About 4 years back now, I tried starting up a Star Trek campaign using d20 Modern/d20 Future and a few house rules (mainly for playable races). I even made up a spiffy, spiral-bound handout (one of the benefits of working for Kinko’s at the time) that included the background on the ship the players would be serving on, the extra rules, the time period, and so on. There were at least two players that were very excited about the prospect, but then I heard from the other potential players that they felt a bit intimidated… they weren’t as fanatical, and afraid that their lack of Trek knowledge would show through, especially to the players who were more into it.
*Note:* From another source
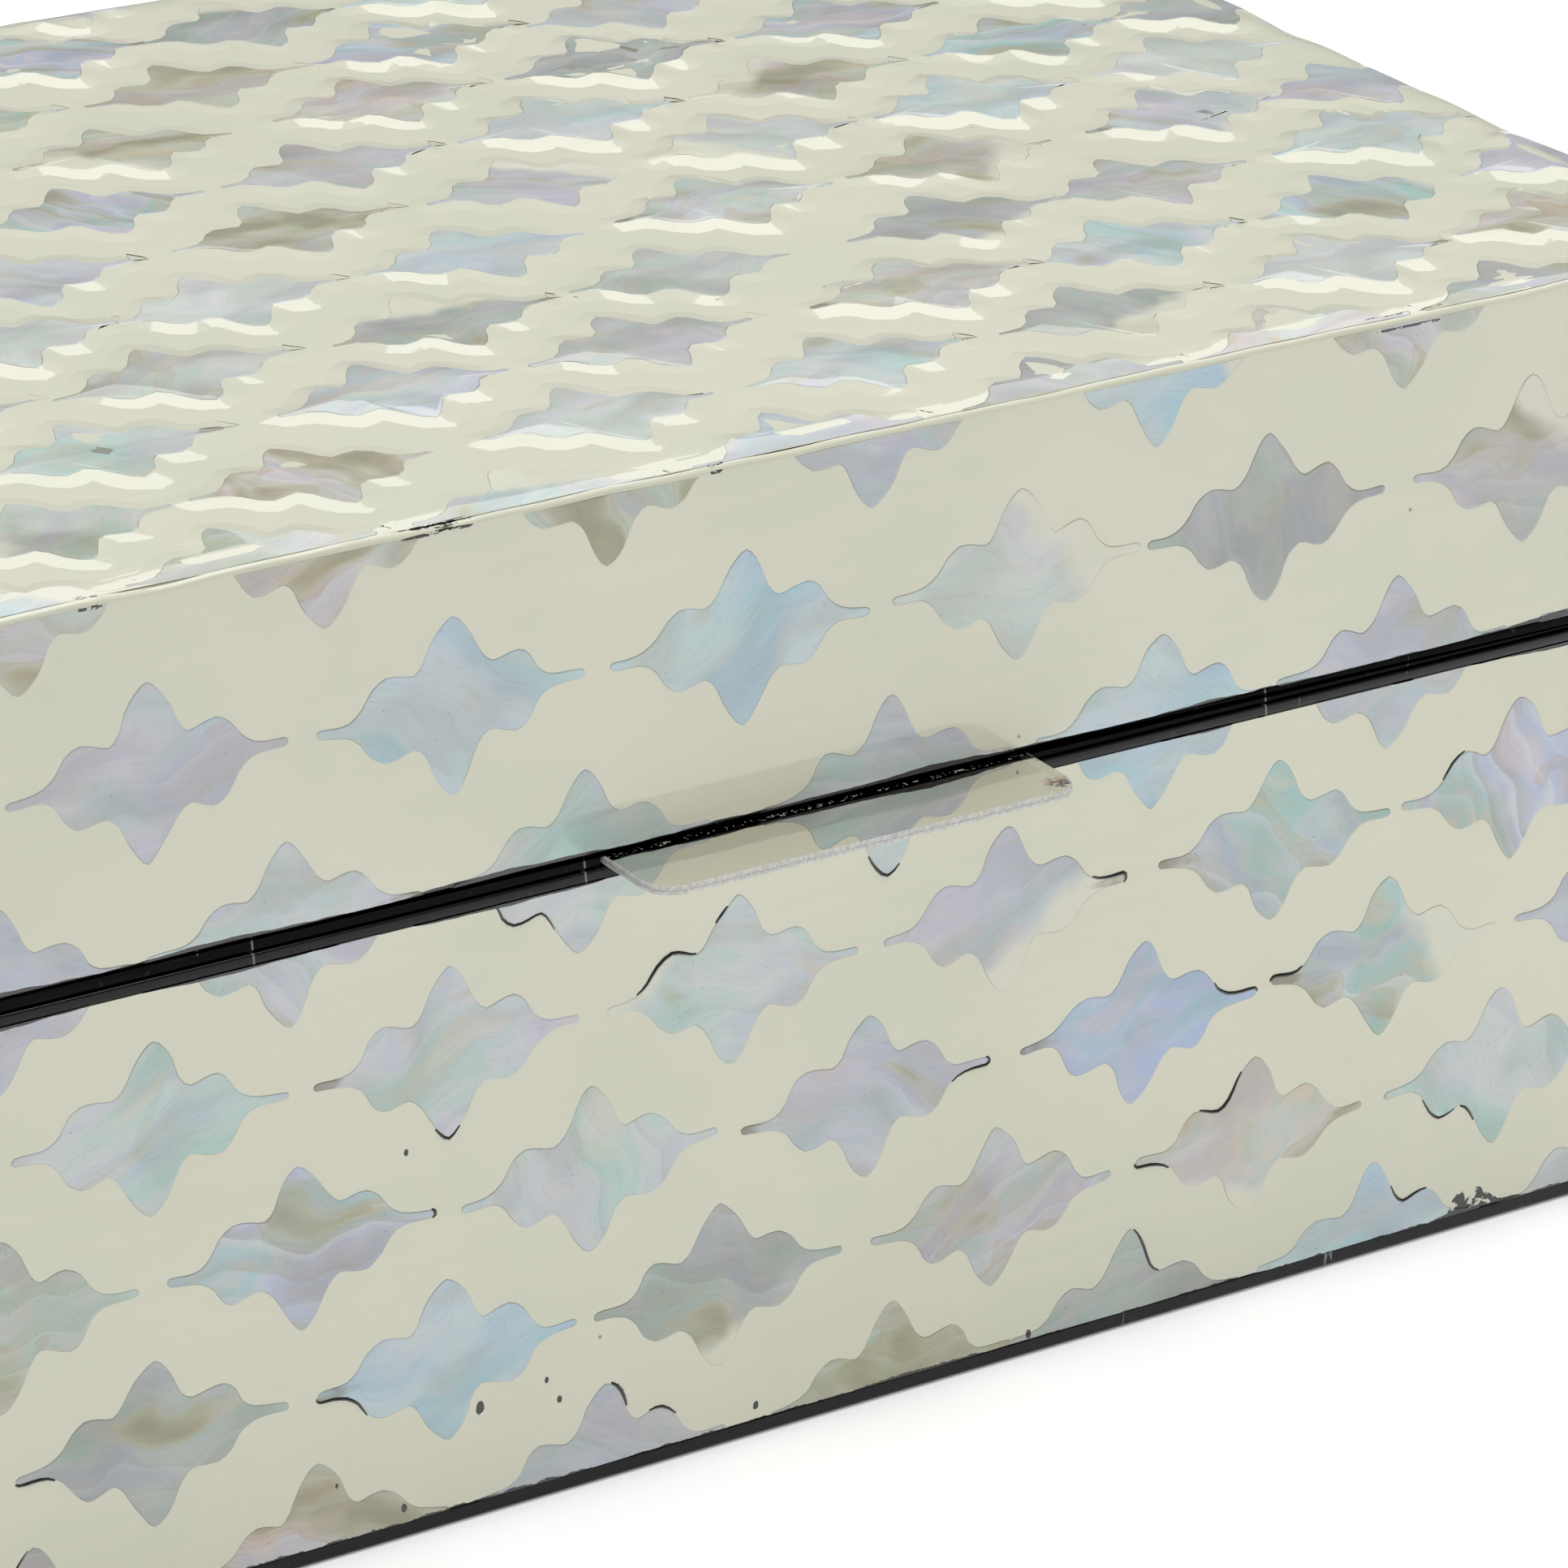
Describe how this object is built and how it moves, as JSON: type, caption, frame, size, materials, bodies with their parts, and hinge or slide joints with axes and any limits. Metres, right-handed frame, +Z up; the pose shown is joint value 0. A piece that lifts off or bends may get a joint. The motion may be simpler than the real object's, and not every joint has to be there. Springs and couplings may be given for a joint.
{
  "type": "shell box",
  "caption": "Rectangular lidded box in cream resin inlaid with mother-of-pearl shells, black painted edges, lift-off lid with a clear thumb tab.",
  "frame": {"origin": "middle of the underside, on the surface that the box stands on", "axes": "+X along the front to the right, +Y from the front into the depth, +Z up"},
  "size_m": [0.228, 0.1586, 0.1045],
  "materials": {
    "black_lacquer": "black gloss lacquer over wood board",
    "cream_resin": "polished cast resin, faintly mottled",
    "mother_of_pearl": "polished nacre under a clear coat, pale blue, lilac, grey and olive",
    "clear_acrylic": "clear polished plate with sanded edges"
  },
  "bodies": {
    "root": {"base_carcass": "black_lacquer", "lid_carcass": "black_lacquer", "base_inlay": "cream_resin", "lid_inlay": "cream_resin", "thumb_tab": "clear_acrylic", "front_shell_base_1_1": "mother_of_pearl", "front_shell_base_1_2": "mother_of_pearl", "front_shell_base_1_3": "mother_of_pearl", "front_shell_base_1_4": "mother_of_pearl", "front_shell_base_1_5": "mother_of_pearl", "front_shell_base_1_6": "mother_of_pearl", "front_shell_base_2_1": "mother_of_pearl", "front_shell_base_2_2": "mother_of_pearl", "front_shell_base_2_3": "mother_of_pearl", "front_shell_base_2_4": "mother_of_pearl", "front_shell_base_2_5": "mother_of_pearl", "front_shell_base_2_6": "mother_of_pearl", "front_shell_base_3_1": "mother_of_pearl", "front_shell_base_3_2": "mother_of_pearl", "front_shell_base_3_3": "mother_of_pearl", "front_shell_base_3_4": "mother_of_pearl", "front_shell_base_3_5": "mother_of_pearl", "front_shell_base_3_6": "mother_of_pearl", "front_shell_lid_1_1": "mother_of_pearl", "front_shell_lid_1_2": "mother_of_pearl", "front_shell_lid_1_3": "mother_of_pearl", "front_shell_lid_1_4": "mother_of_pearl", "front_shell_lid_1_5": "mother_of_pearl", "front_shell_lid_1_6": "mother_of_pearl"}
  },
  "joints": []
}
That didn’t end up being the reason I didn’t run the campaign (real life issues would see to that), but it stuck in my mind as being a problem with a Star Trek campaign, and one that could now be fixed by setting it in the “new” ST universe.
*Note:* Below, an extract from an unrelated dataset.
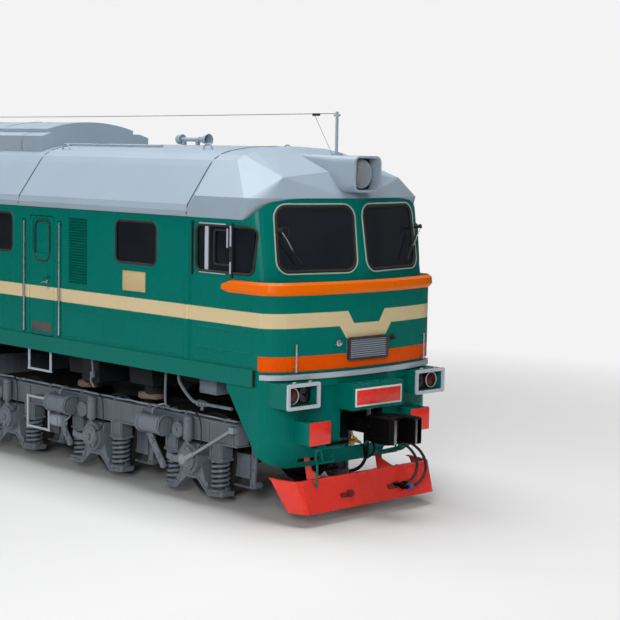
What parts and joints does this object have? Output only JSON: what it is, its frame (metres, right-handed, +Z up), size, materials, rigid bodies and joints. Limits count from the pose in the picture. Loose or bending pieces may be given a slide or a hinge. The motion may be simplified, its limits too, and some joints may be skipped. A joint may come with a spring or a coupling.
{
  "type": "diesel locomotive",
  "caption": "Six-axle diesel locomotive with a driving cab at each end, opening body doors, swivelling bogies and turning wheelsets.",
  "frame": {"origin": "on the floor under the middle of the body, at the height of the flange bottoms", "axes": "+X to the front cab, +Y to the left side, +Z up"},
  "size_m": [18.2, 3.012, 5.0129],
  "materials": {
    "body_green": "satin gloss enamel",
    "roof_grey": "satin enamel",
    "running_gear_grey": "satin enamel, dusty",
    "wheel_steel": "painted with bright worn treads",
    "trim_light": "gloss enamel",
    "belt_orange": "gloss enamel",
    "signal_red": "gloss enamel",
    "coupler_black": "matt black",
    "hose_rubber": "matt",
    "glazing": "tinted",
    "cab_plastic": "matt",
    "seat_vinyl": "matt"
  },
  "bodies": {
    "body": {"underframe": "body_green", "side_walls": "body_green", "front_cab": "body_green", "rear_cab": "body_green", "bulkheads": "trim_light", "cab_roofs": "roof_grey", "roof_sections": "roof_grey", "roof_hatch": "roof_grey", "cooling_shutters": "running_gear_grey", "windscreens": "glazing", "side_windows": "glazing", "side_louvres": "body_green", "handrails": "trim_light", "headlights": "roof_grey", "horns": "roof_grey", "antenna_masts": "roof_grey", "belt_mouldings": "belt_orange", "nose_strips": "trim_light", "nose_grilles": "running_gear_grey", "aprons": "body_green", "snow_ploughs": "signal_red", "marker_lamps": "body_green", "number_boxes": "body_green", "buffer_stubs": "signal_red", "brake_cocks": "coupler_black", "brake_hoses": "hose_rubber", "driver_desks": "cab_plastic", "driver_seats": "seat_vinyl", "engine": "running_gear_grey", "fuel_tank": "running_gear_grey", "air_reservoirs": "running_gear_grey", "motor_air_ducts": "running_gear_grey", "body_steps": "trim_light"},
    "front_bogie": {"front_side_frames": "running_gear_grey", "front_cross_beams": "running_gear_grey", "front_axle_boxes": "running_gear_grey", "front_springs": "running_gear_grey", "front_brakes": "running_gear_grey", "front_motors": "running_gear_grey"},
    "front_wheelset_1": {"front_wheelset_1": "wheel_steel"},
    "front_wheelset_2": {"front_wheelset_2": "wheel_steel"},
    "front_wheelset_3": {"front_wheelset_3": "wheel_steel"},
    "front_coupler": {"front_coupler": "coupler_black"},
    "rear_bogie": {"rear_side_frames": "running_gear_grey", "rear_cross_beams": "running_gear_grey", "rear_axle_boxes": "running_gear_grey", "rear_springs": "running_gear_grey", "rear_brakes": "running_gear_grey", "rear_motors": "running_gear_grey"},
    "rear_wheelset_1": {"rear_wheelset_1": "wheel_steel"},
    "rear_wheelset_2": {"rear_wheelset_2": "wheel_steel"},
    "rear_wheelset_3": {"rear_wheelset_3": "wheel_steel"},
    "rear_coupler": {"rear_coupler": "coupler_black"},
    "front_right_door": {"front_right_door": "body_green"},
    "front_left_door": {"front_left_door": "body_green"},
    "rear_right_door": {"rear_right_door": "body_green"},
    "rear_left_door": {"rear_left_door": "body_green"}
  },
  "joints": [
    {"name": "front_bogie_swivel", "type": "hinge", "parent": "body", "child": "front_bogie", "pos_m": [4.3, 0, 1.023], "axis": [0, 0, 1], "range_deg": [-3.5, 3.5]},
    {"name": "front_wheelset_1_roll", "type": "hinge", "parent": "front_bogie", "child": "front_wheelset_1", "pos_m": [6.4, 0, 0.553], "axis": [0, 1, 0], "continuous": true},
    {"name": "front_wheelset_2_roll", "type": "hinge", "parent": "front_bogie", "child": "front_wheelset_2", "pos_m": [4.3, 0, 0.553], "axis": [0, 1, 0], "continuous": true},
    {"name": "front_wheelset_3_roll", "type": "hinge", "parent": "front_bogie", "child": "front_wheelset_3", "pos_m": [2.2, 0, 0.553], "axis": [0, 1, 0], "continuous": true},
    {"name": "front_coupler_swing", "type": "hinge", "parent": "body", "child": "front_coupler", "pos_m": [7.76, 0, 1.128], "axis": [0, 0, 1], "range_deg": [-10, 10]},
    {"name": "rear_bogie_swivel", "type": "hinge", "parent": "body", "child": "rear_bogie", "pos_m": [-4.3, 0, 1.023], "axis": [0, 0, 1], "range_deg": [-3.5, 3.5]},
    {"name": "rear_wheelset_1_roll", "type": "hinge", "parent": "rear_bogie", "child": "rear_wheelset_1", "pos_m": [-2.2, 0, 0.553], "axis": [0, 1, 0], "continuous": true},
    {"name": "rear_wheelset_2_roll", "type": "hinge", "parent": "rear_bogie", "child": "rear_wheelset_2", "pos_m": [-4.3, 0, 0.553], "axis": [0, 1, 0], "continuous": true},
    {"name": "rear_wheelset_3_roll", "type": "hinge", "parent": "rear_bogie", "child": "rear_wheelset_3", "pos_m": [-6.4, 0, 0.553], "axis": [0, 1, 0], "continuous": true},
    {"name": "rear_coupler_swing", "type": "hinge", "parent": "body", "child": "rear_coupler", "pos_m": [-7.76, 0, 1.128], "axis": [0, 0, 1], "range_deg": [-10, 10]},
    {"name": "front_right_door_hinge", "type": "hinge", "parent": "body", "child": "front_right_door", "pos_m": [3.115, -1.38, 2.728], "axis": [0, 0, 1], "range_deg": [0, 90]},
    {"name": "front_left_door_hinge", "type": "hinge", "parent": "body", "child": "front_left_door", "pos_m": [3.115, 1.38, 2.728], "axis": [0, 0, 1], "range_deg": [-90, 0]},
    {"name": "rear_right_door_hinge", "type": "hinge", "parent": "body", "child": "rear_right_door", "pos_m": [-3.115, -1.38, 2.728], "axis": [0, 0, 1], "range_deg": [-90, 0]},
    {"name": "rear_left_door_hinge", "type": "hinge", "parent": "body", "child": "rear_left_door", "pos_m": [-3.115, 1.38, 2.728], "axis": [0, 0, 1], "range_deg": [0, 90]}
  ]
}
Years before that, in my college days, I was heavily involved in a large Play by Email/Play by IRC Star Trek organization, specifically handling things in various Romulan games. (And I count that time as the geekiest thing I’ve ever done, which is really saying something). I enjoyed being able to determine the direction of an entire galactic power via what happened in the games. Plus it had the sandbox feel of being able to develop new ships, new technologies, new alliances, and so forth. Only it too demonstrated what I consider a problem in trying to run a Star Trek RPG.
Let’s look at TNG for an example. You have a “party” in the main cast- Picard as Captain, Data as Science/Conn, Worf as Tactical and later Security, Geordi as Engineer, etc. Each one has a specific role in the area they cover, and in any kind of, say, episodic crisis situation, you can count on them to cover that area, in addition to their own personal issues that happen to come up. Perfect recipe for adventuring, right?
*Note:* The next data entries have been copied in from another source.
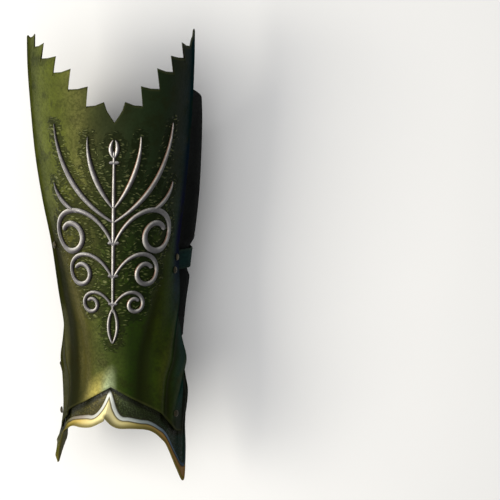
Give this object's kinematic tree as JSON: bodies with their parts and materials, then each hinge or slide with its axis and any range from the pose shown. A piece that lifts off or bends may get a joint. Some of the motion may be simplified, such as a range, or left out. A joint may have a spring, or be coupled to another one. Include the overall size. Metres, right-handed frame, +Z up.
{
  "type": "greave",
  "caption": "Leather shin guard with a serrated knee edge, fluted ankle, lipped instep plate, raised scrollwork, calf panel and buckled strap.",
  "frame": {"origin": "on the surface that the greave lies on, under the middle of its bounding box", "axes": "+X to the right of the leg as seen from the front, +Y up the leg from the ankle to the knee, +Z up from the surface, towards the front of the shin"},
  "size_m": [0.1522, 0.405, 0.1388],
  "materials": {
    "shell_leather": "dyed olive to dark green, semi-gloss",
    "plate_leather": "gold and green wash over dark leather, stippled",
    "panel_leather": "black, satin",
    "strap_leather": "dark teal green, satin",
    "ornament_silver": "silver, aged in the recesses",
    "fittings": "dark aged brass"
  },
  "bodies": {
    "root": {"shin_shell": "shell_leather", "ankle_plate": "plate_leather", "calf_panel": "panel_leather", "strap": "strap_leather", "buckle_strap": "strap_leather", "scroll_ornament": "ornament_silver", "buckle": "fittings", "strap_rivet_right_low": "fittings", "strap_rivet_right_high": "fittings", "strap_rivet_left": "fittings", "plate_rivet_right": "fittings", "plate_rivet_left": "fittings"}
  },
  "joints": []
}
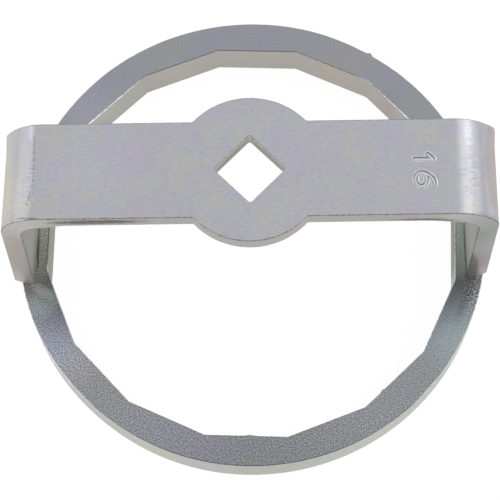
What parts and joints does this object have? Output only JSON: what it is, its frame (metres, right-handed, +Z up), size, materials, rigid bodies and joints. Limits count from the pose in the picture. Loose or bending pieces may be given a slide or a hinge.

Only, many of those things are difficult to relate in the context of an actual roleplaying game. Scanning for life signs might involve a die roll, but isn’t anything else involved. Same with scientific scans and whatnot. There’s not much in the way of decision making or creativity in that aspect of things. Unfortunately, the same can often be said of Engineering, which should be more about coming up with crazy solutions to problems in true Scotty-esque fashion: the players just don’t have enough information about how “actual” starships work to be able to do more than some rudimentary miracle working. This is all on top of the usual RPG issues of non-clustered parties spotlight sharing and whatnot.
There are plenty of solutions to this problem, and one that I’m not alone in recognizing: the Star Trek MMO specifically talks about having mini-game/puzzles for science and engineering officers to do. One thing that I’ve been tempted to try also tackles another solution at the same time: the Captain.
What if the GM were the Captain, and when the GM’s attention is on a particular player or group, it’s because the Captain had asked for a status report? When weapons are fired, it’s because the Captain ordered it? Away teams… well, depends if the Captain is a Kirk or Picard, I suppose, but could work either way. That makes it so the spotlight is on the players doing the acting, and there’s no quibbling over who gets to be the Captain. There’s also immediate feedback when doing science scans or engineering tasks, and possibly some more back and forth. It doesn’t entirely address my issue, but might provide enough of a framework to keep things flowing. Or it might get really annoying! I’m not sure.
As usual, the point is somewhat moot since I wouldn’t be running this theoretical game for a while, unless it’s a playtest one-shot. Still, any time a movie compels me to make a campaign about it, it gets bonus points from me (even if I did already want to do something similar).